Post #1308 • March 5, 2009, 11:12 AM • 6 Comments

This has to be some kind of record for a pointless destruction of artistic life. Bruno Schulz was an artist and short story writer who had earned an appreciable amount of recognition in his native Poland. A Gestapo sargeant named Felix Landau intervened in his internment into forced labor, and brought him into his home with orders to decorate his children's nursery.

Landau did save Schulz for more than a year, until November 1942, by providing him with work and the means for minimal sustenance. Schulz, whose literary reputation as a short-story writer had already been established, had obtained false Aryan papers and was about to escape when another Gestapo sergeant, Karl Günter, angry that Landau had killed his Jewish dentist, put a bullet in Schulz's head. He is said to have told Landau: "You killed my Jew. Now I’ve killed yours."
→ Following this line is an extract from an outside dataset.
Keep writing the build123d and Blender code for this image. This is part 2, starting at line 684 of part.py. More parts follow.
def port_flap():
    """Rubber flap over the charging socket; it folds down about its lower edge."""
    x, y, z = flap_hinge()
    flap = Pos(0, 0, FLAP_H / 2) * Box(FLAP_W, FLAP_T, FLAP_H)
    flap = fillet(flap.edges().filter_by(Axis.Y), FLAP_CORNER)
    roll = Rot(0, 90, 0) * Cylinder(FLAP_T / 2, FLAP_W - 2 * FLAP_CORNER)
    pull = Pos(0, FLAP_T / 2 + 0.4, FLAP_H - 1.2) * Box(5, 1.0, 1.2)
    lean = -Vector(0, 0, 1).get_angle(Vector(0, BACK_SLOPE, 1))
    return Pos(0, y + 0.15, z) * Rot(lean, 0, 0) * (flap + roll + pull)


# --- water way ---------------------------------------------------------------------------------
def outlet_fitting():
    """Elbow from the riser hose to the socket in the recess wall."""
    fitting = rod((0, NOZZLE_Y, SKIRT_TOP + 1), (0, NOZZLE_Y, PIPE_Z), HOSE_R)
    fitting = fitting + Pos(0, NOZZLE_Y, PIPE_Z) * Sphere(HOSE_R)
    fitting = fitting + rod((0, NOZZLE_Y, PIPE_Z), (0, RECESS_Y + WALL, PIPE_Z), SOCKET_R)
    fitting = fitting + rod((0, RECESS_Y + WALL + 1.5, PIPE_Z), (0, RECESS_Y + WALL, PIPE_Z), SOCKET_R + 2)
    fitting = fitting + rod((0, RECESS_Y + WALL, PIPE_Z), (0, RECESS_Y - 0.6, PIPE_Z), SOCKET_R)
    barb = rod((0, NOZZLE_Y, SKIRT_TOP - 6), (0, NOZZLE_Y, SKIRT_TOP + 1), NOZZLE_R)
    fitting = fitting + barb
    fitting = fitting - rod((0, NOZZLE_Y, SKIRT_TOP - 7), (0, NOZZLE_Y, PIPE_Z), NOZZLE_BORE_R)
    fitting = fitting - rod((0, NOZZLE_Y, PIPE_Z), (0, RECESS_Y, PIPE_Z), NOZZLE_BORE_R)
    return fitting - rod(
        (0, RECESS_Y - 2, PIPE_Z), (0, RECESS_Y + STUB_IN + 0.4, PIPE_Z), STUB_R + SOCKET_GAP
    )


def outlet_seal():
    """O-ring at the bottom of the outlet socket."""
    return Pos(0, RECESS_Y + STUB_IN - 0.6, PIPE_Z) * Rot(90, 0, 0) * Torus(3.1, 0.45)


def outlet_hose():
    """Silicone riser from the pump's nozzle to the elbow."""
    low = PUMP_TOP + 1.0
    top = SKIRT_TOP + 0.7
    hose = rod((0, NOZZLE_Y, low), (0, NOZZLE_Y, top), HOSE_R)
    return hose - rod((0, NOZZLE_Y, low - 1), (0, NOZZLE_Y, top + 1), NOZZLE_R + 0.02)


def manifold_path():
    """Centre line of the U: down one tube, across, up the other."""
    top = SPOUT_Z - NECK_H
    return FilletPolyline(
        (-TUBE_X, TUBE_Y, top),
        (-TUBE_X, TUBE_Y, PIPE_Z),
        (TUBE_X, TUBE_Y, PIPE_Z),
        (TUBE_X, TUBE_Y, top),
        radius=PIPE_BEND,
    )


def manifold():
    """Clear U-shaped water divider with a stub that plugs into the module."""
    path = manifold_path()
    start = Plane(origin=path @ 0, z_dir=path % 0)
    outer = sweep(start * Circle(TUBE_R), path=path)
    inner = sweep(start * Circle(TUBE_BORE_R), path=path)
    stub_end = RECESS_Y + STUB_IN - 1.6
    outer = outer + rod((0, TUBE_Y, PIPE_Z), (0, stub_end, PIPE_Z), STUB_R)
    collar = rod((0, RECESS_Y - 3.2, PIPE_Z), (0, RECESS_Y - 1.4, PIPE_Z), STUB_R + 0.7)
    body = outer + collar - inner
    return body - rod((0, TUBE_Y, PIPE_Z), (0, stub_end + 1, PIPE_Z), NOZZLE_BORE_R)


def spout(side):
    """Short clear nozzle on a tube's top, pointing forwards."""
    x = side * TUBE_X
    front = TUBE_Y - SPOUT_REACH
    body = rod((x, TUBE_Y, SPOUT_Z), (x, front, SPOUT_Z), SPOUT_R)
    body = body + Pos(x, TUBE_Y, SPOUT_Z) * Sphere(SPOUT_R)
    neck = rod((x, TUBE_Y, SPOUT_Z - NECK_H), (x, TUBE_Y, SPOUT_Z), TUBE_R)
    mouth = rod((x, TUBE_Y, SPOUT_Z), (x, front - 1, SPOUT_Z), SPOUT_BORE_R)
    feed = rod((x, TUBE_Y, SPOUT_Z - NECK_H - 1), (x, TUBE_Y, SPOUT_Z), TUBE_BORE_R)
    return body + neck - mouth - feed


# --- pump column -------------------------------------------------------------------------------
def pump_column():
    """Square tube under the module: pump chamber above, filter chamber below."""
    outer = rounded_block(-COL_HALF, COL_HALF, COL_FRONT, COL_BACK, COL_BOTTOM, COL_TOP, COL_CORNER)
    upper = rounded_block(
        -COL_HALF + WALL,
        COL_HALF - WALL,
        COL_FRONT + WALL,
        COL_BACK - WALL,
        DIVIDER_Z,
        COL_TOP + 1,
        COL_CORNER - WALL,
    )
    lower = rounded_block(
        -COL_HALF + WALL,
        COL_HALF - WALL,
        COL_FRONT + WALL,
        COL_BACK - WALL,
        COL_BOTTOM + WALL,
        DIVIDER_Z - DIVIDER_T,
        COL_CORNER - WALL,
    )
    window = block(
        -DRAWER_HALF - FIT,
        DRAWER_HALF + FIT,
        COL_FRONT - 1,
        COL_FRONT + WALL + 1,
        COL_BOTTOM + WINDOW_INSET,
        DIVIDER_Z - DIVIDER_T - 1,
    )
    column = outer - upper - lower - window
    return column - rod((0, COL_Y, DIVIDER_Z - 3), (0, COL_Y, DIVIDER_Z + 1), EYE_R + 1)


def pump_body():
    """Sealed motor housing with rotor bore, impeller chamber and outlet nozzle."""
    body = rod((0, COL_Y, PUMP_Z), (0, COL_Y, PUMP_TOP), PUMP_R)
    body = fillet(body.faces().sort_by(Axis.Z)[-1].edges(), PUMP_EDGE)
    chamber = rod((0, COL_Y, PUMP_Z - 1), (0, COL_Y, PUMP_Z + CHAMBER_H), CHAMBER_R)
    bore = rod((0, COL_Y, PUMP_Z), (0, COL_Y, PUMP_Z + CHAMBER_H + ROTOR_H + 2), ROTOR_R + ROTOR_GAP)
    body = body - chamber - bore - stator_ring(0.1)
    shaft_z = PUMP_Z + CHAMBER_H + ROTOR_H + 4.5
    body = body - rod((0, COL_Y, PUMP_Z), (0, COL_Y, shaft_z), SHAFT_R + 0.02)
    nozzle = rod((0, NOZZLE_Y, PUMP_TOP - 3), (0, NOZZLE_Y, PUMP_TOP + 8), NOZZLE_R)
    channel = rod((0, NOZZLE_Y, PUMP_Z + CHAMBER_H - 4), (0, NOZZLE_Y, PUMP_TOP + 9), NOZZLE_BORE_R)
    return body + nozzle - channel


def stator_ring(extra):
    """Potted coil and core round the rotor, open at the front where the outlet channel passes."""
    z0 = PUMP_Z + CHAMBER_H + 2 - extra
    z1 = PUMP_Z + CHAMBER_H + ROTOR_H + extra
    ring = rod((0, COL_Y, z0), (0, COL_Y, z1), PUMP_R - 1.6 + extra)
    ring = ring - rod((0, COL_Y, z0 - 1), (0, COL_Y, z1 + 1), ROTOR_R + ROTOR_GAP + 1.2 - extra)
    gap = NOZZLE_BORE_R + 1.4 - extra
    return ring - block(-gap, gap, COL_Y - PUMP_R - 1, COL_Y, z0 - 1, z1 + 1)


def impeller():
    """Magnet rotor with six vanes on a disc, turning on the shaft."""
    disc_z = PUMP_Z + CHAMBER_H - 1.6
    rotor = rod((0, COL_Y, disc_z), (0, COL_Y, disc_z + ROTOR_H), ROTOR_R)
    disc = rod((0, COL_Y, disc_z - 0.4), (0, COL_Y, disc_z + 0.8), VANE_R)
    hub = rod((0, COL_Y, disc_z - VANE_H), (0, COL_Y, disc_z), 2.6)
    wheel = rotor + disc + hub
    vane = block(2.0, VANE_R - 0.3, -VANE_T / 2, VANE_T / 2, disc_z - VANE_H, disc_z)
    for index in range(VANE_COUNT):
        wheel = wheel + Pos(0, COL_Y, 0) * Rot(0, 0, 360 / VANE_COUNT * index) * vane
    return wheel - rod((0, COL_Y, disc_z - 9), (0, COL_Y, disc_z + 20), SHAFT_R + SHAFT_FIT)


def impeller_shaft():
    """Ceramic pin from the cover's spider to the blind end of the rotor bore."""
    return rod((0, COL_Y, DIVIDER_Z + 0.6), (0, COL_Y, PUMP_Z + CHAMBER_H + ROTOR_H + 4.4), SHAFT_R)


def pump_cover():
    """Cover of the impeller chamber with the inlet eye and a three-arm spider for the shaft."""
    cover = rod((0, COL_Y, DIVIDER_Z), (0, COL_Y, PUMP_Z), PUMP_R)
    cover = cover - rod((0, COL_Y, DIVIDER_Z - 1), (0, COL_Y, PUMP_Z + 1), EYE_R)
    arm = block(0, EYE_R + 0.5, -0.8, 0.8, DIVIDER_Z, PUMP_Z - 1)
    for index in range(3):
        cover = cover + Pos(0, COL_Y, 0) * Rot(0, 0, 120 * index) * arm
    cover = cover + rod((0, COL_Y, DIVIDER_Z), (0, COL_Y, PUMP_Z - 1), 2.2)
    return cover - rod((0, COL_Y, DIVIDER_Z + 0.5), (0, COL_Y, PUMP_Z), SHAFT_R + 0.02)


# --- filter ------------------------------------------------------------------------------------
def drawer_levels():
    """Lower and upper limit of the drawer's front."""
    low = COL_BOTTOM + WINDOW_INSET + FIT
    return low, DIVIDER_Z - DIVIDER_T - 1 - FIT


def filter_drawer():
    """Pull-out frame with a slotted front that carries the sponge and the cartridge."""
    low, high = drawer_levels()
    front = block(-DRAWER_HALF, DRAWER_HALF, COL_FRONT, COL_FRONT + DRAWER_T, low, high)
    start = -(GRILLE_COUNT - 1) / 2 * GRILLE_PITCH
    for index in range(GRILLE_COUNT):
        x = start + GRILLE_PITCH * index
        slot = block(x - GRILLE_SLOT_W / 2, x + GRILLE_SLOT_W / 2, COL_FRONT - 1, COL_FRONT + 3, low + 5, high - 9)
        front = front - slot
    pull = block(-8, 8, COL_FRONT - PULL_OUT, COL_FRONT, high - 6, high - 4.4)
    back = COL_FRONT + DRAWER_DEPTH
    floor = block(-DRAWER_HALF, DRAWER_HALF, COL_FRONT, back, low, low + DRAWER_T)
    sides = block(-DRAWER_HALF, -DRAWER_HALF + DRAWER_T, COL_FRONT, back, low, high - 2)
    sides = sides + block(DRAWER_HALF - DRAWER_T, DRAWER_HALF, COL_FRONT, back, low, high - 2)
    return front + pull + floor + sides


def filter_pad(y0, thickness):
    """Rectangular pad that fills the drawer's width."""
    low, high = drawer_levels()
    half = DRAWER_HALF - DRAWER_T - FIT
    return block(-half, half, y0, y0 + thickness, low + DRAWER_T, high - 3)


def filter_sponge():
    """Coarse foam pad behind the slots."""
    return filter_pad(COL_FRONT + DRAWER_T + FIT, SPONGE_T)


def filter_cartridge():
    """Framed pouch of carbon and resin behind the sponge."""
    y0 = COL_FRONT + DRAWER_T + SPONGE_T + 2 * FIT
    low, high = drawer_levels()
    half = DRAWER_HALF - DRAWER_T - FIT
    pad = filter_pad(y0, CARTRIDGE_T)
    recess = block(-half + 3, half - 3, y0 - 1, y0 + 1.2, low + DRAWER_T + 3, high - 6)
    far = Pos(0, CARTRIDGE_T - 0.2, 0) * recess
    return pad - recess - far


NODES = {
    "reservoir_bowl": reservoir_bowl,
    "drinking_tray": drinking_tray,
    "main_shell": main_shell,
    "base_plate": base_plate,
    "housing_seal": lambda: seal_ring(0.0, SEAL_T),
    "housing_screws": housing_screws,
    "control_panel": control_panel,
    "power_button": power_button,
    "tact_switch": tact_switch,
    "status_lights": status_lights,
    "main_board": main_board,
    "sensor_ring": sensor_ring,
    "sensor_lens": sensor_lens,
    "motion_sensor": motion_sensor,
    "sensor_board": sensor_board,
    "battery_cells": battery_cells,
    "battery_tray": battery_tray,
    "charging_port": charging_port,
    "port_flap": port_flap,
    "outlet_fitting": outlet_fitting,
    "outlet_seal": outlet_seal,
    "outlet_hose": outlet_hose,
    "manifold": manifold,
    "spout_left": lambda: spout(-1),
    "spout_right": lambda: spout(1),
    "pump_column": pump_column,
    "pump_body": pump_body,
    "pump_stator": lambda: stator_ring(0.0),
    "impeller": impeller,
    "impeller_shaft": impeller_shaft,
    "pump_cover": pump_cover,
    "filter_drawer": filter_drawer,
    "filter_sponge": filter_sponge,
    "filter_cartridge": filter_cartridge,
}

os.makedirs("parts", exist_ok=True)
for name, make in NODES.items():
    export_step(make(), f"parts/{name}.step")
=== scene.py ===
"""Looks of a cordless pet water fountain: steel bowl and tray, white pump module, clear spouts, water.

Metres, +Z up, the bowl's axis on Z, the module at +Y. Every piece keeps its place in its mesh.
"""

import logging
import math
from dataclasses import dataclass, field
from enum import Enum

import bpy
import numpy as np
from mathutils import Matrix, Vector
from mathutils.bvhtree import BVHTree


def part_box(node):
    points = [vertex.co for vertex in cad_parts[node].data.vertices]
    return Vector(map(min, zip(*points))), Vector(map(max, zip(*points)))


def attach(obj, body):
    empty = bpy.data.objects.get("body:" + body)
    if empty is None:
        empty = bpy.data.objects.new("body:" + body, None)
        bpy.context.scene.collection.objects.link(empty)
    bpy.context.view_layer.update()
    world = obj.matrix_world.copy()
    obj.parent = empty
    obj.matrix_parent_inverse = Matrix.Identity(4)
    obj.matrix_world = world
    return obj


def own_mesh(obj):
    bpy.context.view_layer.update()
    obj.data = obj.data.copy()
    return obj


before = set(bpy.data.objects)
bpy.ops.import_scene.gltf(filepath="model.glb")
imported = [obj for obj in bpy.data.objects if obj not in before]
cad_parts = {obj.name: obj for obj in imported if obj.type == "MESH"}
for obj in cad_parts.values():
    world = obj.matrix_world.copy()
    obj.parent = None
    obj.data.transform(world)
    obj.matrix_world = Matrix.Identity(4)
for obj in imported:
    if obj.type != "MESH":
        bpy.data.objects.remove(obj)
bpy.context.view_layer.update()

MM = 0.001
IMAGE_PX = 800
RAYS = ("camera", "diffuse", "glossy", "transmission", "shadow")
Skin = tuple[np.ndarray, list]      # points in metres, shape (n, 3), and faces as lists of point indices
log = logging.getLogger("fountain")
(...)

The murals he painted for the children were rediscovered in 2001 in what is now Ukraine, removed under somewhat controversial circumstances, and installed in Yad Vashem in Jerusalem.
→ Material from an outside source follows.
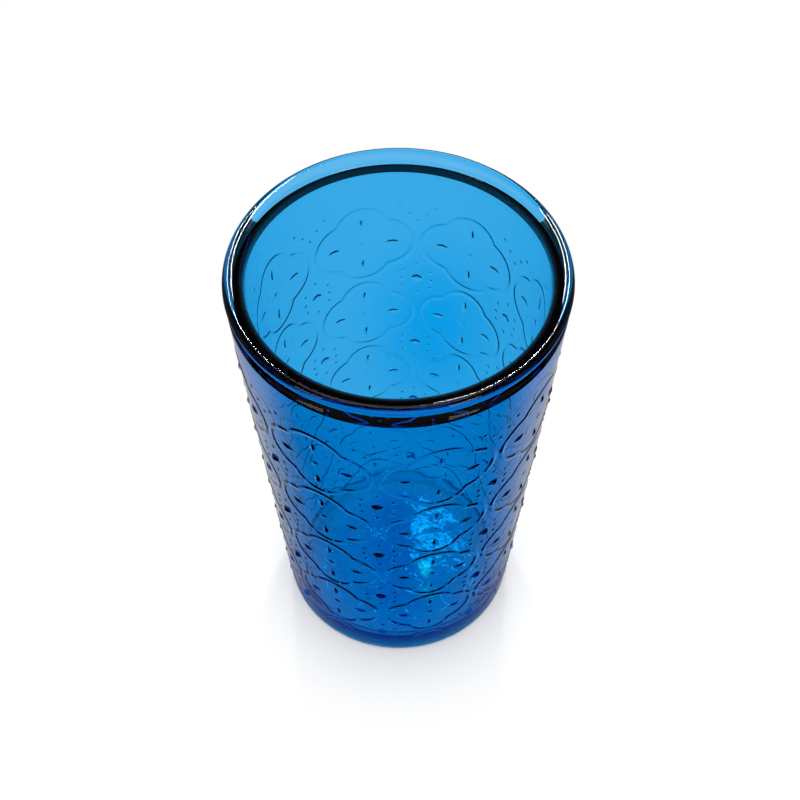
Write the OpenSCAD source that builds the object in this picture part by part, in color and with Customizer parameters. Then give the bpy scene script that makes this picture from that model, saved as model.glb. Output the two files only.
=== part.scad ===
// Pressed drinking glass: a heavy tapered tumbler with a rolled lip over a moulded groove. Its wall carries
// raised four-lobed frames in columns and rows that shrink with the taper, and leaves, bosses and dots.
// Millimetres, +Z up, origin at the centre of the foot. Angles round the glass start at -Y and go towards +X.

/* [Body] */
// Height from the table to the top of the lip
overall_h = 130; // [122:1:140]
// Outer diameter that the wall's line reaches at the height of the lip
mouth_d = 84.5; // [80:0.5:90]
// Outer diameter that the wall's line reaches at the table
foot_d = 65; // [60:0.5:70]
// Thickness of the wall, measured level
wall_t = 4.6; // [4:0.1:5]
// Thickness of the floor
floor_t = 4.8; // [4:0.1:8]
// Radius of the round where the floor meets the wall inside
floor_round = 9; // [6:0.5:11]
// Radius of the round at the outer edge of the foot
heel_round = 1.6; // [0.8:0.1:2.4]
// Depth of the shallow hollow under the foot
hollow_h = 1.2; // [0.6:0.1:2]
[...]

I own the Northwestern University Press catalogue of drawings, and it's full of charming depictions of shtetl life and intriguing scenes of erotic female domination. He's definitely worth a look if you don't know him.

Comment

1.

Tim

March 5, 2009, 11:28 AM

Schulz, certainly capable. The erotica, a kind of clumsy Balthus.

2.

Franklin

March 5, 2009, 12:34 PM

He's no Balthus, for sure. But there's definitely something to them.

3.

Tim

March 5, 2009, 12:52 PM

In the Balthus, the male is, even when bothered, somehow charmed, carried away in reverie. In the Schulz domination scenes, the male seems merely depraved, craven.

4.

opie

March 5, 2009, 2:09 PM

Well, gosh, that's an upbeat story.

Maybe a good thing to think of when I am pissed at circumstances. It allows one to say, well, it could be (a lot) worse.

5.

Chris Rywalt

March 5, 2009, 6:13 PM

If there's anything I've learned in my short time on this planet, Opie, it's that suffering isn't relative. Just because you can think of people who've had it worse doesn't make it better for you.

6.

Mr. Arrow

March 5, 2009, 8:25 PM

The story of Bruno Schultz is profoundly sad.

I have a distant cousin named David Olère who lived through this period and his work is harrowing.

http://www.english.illinois.edu/MAPS/holocaust/art.htm

http://fcit.usf.edu/HOLOCAUST/Resource/gallery/Olere.htm

My parents have a charcoal drawing he did of my father when they visited him in Paris in 1969 which is excellent.